Wednesday, December 28, 2016

The Summer of '69 Hot Wheels....The Final Chapter...

Well, as the year winds down, so does my series on the new Hot Wheels for 1969. In this edition we will look at the final eight cars, which probably include the most popular cars from that year. So hang on, here we go!

First, we have the Mercedes-Benz 280SL. Some of these have a black roof, but mine doesn't. Still, it's a fun car.

Who doesn't like a Rolls? This is the Rolls-Royce Silver Shadow. This car usually came in gray enamel (about twice as common as any other color), but I like the spectra-flame green. By the way, the mass of this car makes it pretty darn fast...

You might not know the name "Shelby Turbine," but you probably do know "Mario Andretti." This car is based on his turbine powered vehicle. 

One car that is surely in the Hot Wheels Hall of Fame is the Spittin' Image. This car strikes just the right balance between fantasy and muscle. It's also fairly heavy, which makes for a fast runner!

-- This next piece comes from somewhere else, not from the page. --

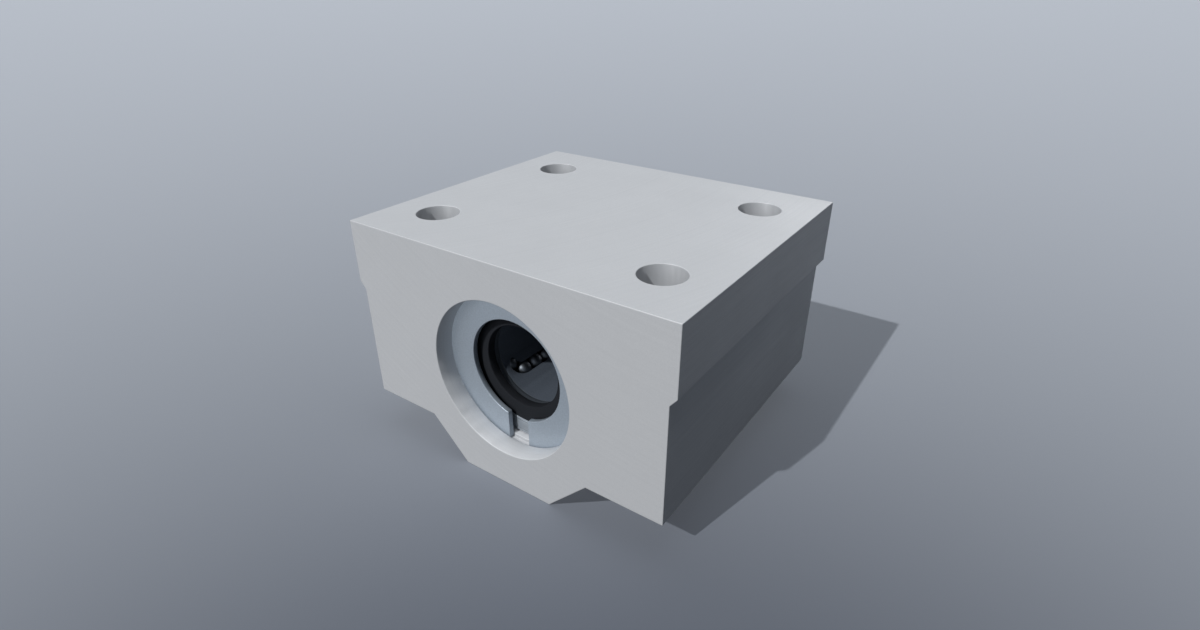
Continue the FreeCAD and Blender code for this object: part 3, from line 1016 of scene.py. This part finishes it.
@dataclass
class Studio:
    """A pale floor and plain lights, and a camera at the photograph's viewing angle.

    The floor has two lamps of its own, so that the object's shadow on it is even in tone. The pieces
    that lie in the mouth of the bore have a main light that the block's edge doesn't shade.
    """

    pieces: Objects
    floor_height: float
    floor_span: float = 6.0
    # painted shade: the floor's colour where the painted pool is darkest
    floor_painted_shade: Colour = (0.123, 0.138, 0.168)
    floor_far: Colour = (0.602, 0.639, 0.700)
    floor_thrown_back: float = 0.4
    shade_pool_centre: tuple[float, float] = (34.5 * MM, -49.3 * MM)
    shade_pool_height: float = 42.9 * MM
    steepest_deg: float = 52.0
    shade_pool_easing: float = 0.35
    sky_shown: Colour = (0.490, 0.529, 0.588)
    sky_light: Colour = (0.022, 0.028, 0.036)
    overhead_light: Colour = (0.80, 0.86, 0.93)
    overhead_focus: float = 14.0
    lamps: tuple[Lamp, ...] = (
        Lamp("main_light", (0.15, 0.75, -0.65), 1.85, 0.7, (FLOOR, *RECESSED), Link.ALL_BUT),
        Lamp("floor_light", (0.145, 0.66, -0.64), 1.74, 0.7, (FLOOR,)),
        Lamp("recess_light", (0.15, 0.75, -0.65), 2.40, 0.7, RECESSED, passes=("housing",)),
        Lamp("soft_fill", (0.20, 0.95, -0.20), 0.72, 30.0, (FLOOR,), Link.ALL_BUT),
        Lamp("overhead_fill", (0.0, 0.24, -0.97), 1.25, 20.0, (FLOOR, *RECESSED), Link.ALL_BUT),
        Lamp("rear_fill", (0.08, -0.95, -0.28), 0.35, 30.0, (FLOOR,), Link.ALL_BUT),
        Lamp("floor_fill", (0.0, 0.0, -1.0), 1.02, 20.0, (FLOOR,), shadows=False),
    )
    azimuth_deg: float = 35.0
    elevation_deg: float = 27.9
    distance: float = 68.13 * MM
    nearest_seen: float = 1.0 * MM
    vertical_view_deg: float = 50.0
    picture: tuple[int, int] = (1200, 630)
    sensor: float = 36.0
    parts: list[str] = field(default_factory=list)

    def build(self) -> None:
        """Make the floor, the surroundings, the lamps and the camera."""
        floor = self._build_floor()
        self._build_sky()
        for lamp in self.lamps:
            lamp.build(self.pieces | {FLOOR: floor})
            self.parts.append(lamp.name)
        self._build_camera()
        bpy.context.scene.view_settings.view_transform = "Standard"
        LOG.info("studio has %s", ", ".join(self.parts))

    def _build_floor(self) -> bpy.types.Object:
        """Make a pale floor, with a pool of painted shade, that the object stands on.

        Returns:
            The floor.
        """
        half = self.floor_span / 2
        mesh = bpy.data.meshes.new(FLOOR)
        corners = [(-half, -half, 0), (half, -half, 0), (half, half, 0), (-half, half, 0)]
        mesh.from_pydata(corners, [], [(0, 1, 2, 3)])
        floor = bpy.data.objects.new(FLOOR, mesh)
        floor.location.z = self.floor_height
        bpy.context.scene.collection.objects.link(floor)
        mesh.materials.append(self._floor_paint())
        floor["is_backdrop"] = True
        self.parts.append(FLOOR)
        return floor

    def _floor_paint(self) -> bpy.types.Material:
        """Make matt paint that throws little light back, with a pool of painted shade around one place.

        The painted shade at each point of the floor follows the slope up to a fixed point above that
        place.

        Returns:
            The floor's material.
        """
        material = bpy.data.materials.new("floor_paint")
        material.use_nodes = True
        material.node_tree.nodes.clear()
        board = NodeBoard(material.node_tree)
        where = board.add("ShaderNodeTexCoord").outputs["Object"]
        apart = board.vector_math("DISTANCE", where, (*self.shade_pool_centre, 0.0)).outputs["Value"]
        slope = board.math("ARCTAN2", self.shade_pool_height, apart)
        depth = board.math("DIVIDE", slope, math.radians(self.steepest_deg))
        # painted shade: the floor darkens where the pool's point is seen steeply
        shade_share = board.math("SMOOTH_MIN", depth, 1.0, self.shade_pool_easing)
        shown = board.mix(shade_share, opaque(self.floor_far), opaque(self.floor_painted_shade))
        thrown = board.vector_math("SCALE", shown)
        thrown.inputs["Scale"].default_value = self.floor_thrown_back
        shader = board.add("ShaderNodeBsdfPrincipled")
        shader.inputs["Roughness"].default_value = 1.0
        shader.inputs["Specular IOR Level"].default_value = 0.0
        board.join(board.mix(self._seen(board), thrown.outputs[0], shown), shader.inputs["Base Color"])
        output = board.add("ShaderNodeOutputMaterial")
        board.join(shader.outputs[0], output.inputs["Surface"])
        return material

    @staticmethod
    def _seen(board: NodeBoard) -> bpy.types.NodeSocket:
        """Find where a surface is looked at, straight or in gloss, and not only sending light on.

        Args:
            board: The board that it goes on.

        Returns:
            1 for such rays and 0 for the others.
        """
        path = board.add("ShaderNodeLightPath")
        seen = board.math("MAXIMUM", path.outputs["Is Camera Ray"], path.outputs["Is Glossy Ray"])
        return board.math("MAXIMUM", seen, path.outputs["Is Transmission Ray"])

    def _build_sky(self) -> None:
        """Light everything softly, and show the pale surroundings in gloss."""
        world = bpy.data.worlds.new("studio")
        world.use_nodes = True
        world.node_tree.nodes.clear()
        board = NodeBoard(world.node_tree)
        height = board.math("MAXIMUM", board.axes("Generated")["Z"], 0.0)
        overhead = board.math("POWER", height, self.overhead_focus)
        light = board.mix(overhead, opaque(self.sky_light), opaque(self.overhead_light))
        sky = board.add("ShaderNodeBackground")
        board.join(board.mix(self._seen(board), light, opaque(self.sky_shown)), sky.inputs["Color"])
        output = board.add("ShaderNodeOutputWorld")
        board.join(sky.outputs[0], output.inputs["Surface"])
        bpy.context.scene.world = world
        self.parts.append("sky")

    def _build_camera(self) -> None:
        """Stand the camera where the photograph was taken from."""
        width, height = self.picture
        focal_pixels = height / 2 / math.tan(math.radians(self.vertical_view_deg) / 2)
        data = bpy.data.cameras.new("camera")
        data.sensor_width = self.sensor
        data.lens = focal_pixels * self.sensor / width
        data.clip_start = self.nearest_seen
        camera = bpy.data.objects.new("camera", data)
        azimuth, elevation = math.radians(self.azimuth_deg), math.radians(self.elevation_deg)
        outward = Vector((
            math.sin(azimuth) * math.cos(elevation),
            -math.cos(azimuth) * math.cos(elevation),
            math.sin(elevation),
        ))
        camera.location = outward * self.distance
        camera.rotation_mode = "QUATERNION"
        camera.rotation_quaternion = (-outward).to_track_quat("-Z", "Y")
        bpy.context.scene.collection.objects.link(camera)
        bpy.context.scene.camera = camera
        self.parts.append("camera")


def main() -> None:
    """Load the frame, dress each assembly in order, and set up the studio."""
    logging.basicConfig(level=logging.INFO, format="%(name)s: %(message)s")
    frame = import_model()
    model_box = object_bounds()
    dresser = Dresser(frame["nodes"], EffectLibrary())
    finishes = FinishSet()
    BlockAssembly(dresser, finishes).build()
    RingAssembly(dresser, finishes).build()
    BearingAssembly(dresser, finishes).build()
    Studio(frame["nodes"], floor_height=model_box[0].z).build()


if __name__ == "__main__":
    main()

The Torero is reminds me a little bit of an Opal. This is one of the fantasy cars released that year. Purple is one of the more sought after colors for this car.

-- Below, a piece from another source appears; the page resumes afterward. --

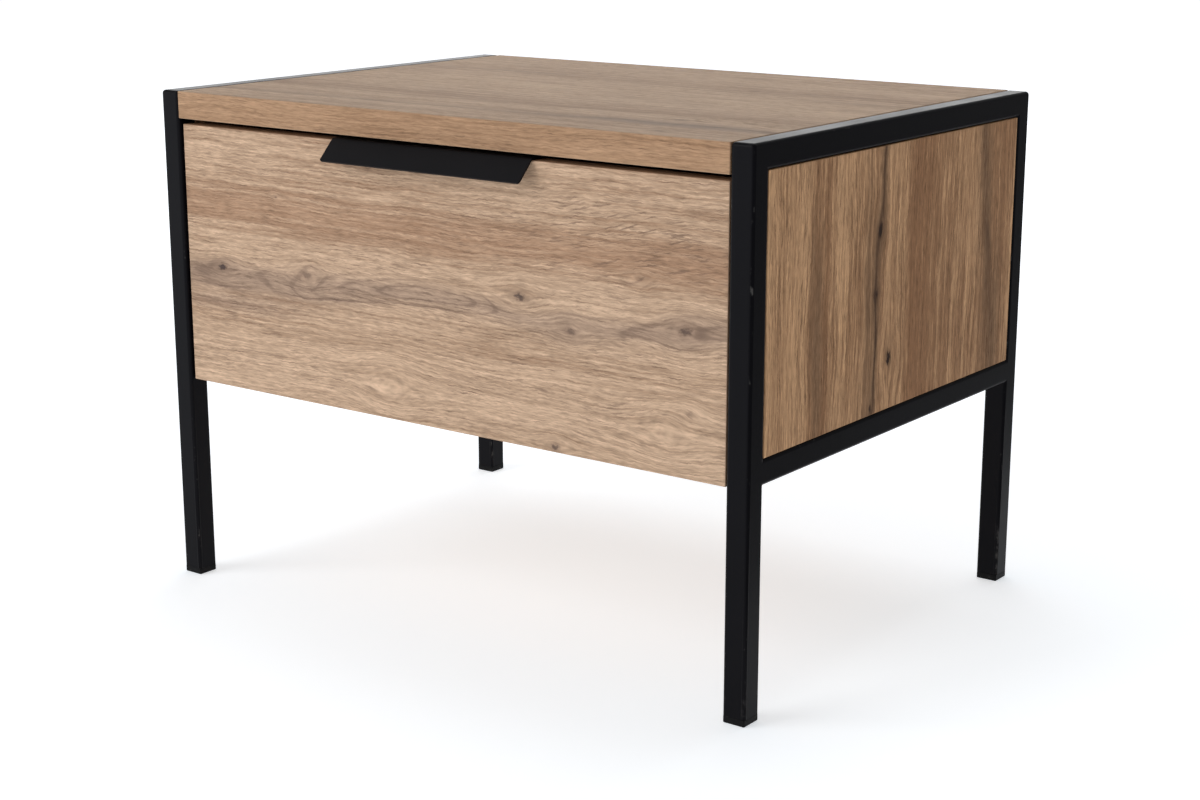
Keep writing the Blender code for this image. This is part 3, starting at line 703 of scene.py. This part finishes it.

The Turbofire is another fantasy car. Red is a very common color for it, and it never caught on like some of the other cars, so the value is pretty reasonable.

Here we have another Hall of Famer. The car takes the Splittin' Image idea and reverses it. Instead of two cockpits and one engine, we get one cockpit and two engines! In the '90s, Hot Wheels built a real car based on this one... Very cool.

Finally, we have the Volkswagen Beach Bomb. This car would be worth tens of thousands of dollars (no kidding!) if it didn't have the side pods and the surf boards were sticking out of the back window. Alas, my example ain't that one. Still, it books in the triple digits, which isn't bad for a one inch long toy that originally retailed for under a buck...

So there you have it! By the way, I actually saw the most valuable Hot Wheel; the pink Rear Loader Beach Bomb, in person. It was at a toy show in Arlington. The car would later sell for over $125,000.00. I didn't pay that much for my house. Just sayin'...

Until next time, keep searching for treasure!

Thursday, December 22, 2016

Hanging Out at Santa's Place!

The year was 1967. It was June. I was but a lad of four when I found myself at the North Pole! With SANTA! How cool is that???

Ok, so this North Pole is a bit farther south; Colorado, to be exact. My family took a trip to Pikes Peak that year and my folks and grandparents decided to take me to The North Pole- Santa's Workshop for the day! Here is what our friends at Wikipedia have to say about the place:

Santa's Workshop is an amusement park that opened on June 16, 1956 in Cascade, Colorado, just west of Colorado Springs at the base of Pikes Peak. Modeled after the Santa's Workshop in Lake Placid, New York, the park features a charming North Pole village complete with specialty shops for boys, girls, Christmas ornaments, and candy. The village is also home to Santa's Workshop itself, where children can meet with Santa Claus and Mrs. Claus year round. Many of the park's staff get into the holiday spirit as well, and children will find Santa's elves hard at work in admissions and the many shops around the premises.

Here is a little photographic evidence that I was actually there!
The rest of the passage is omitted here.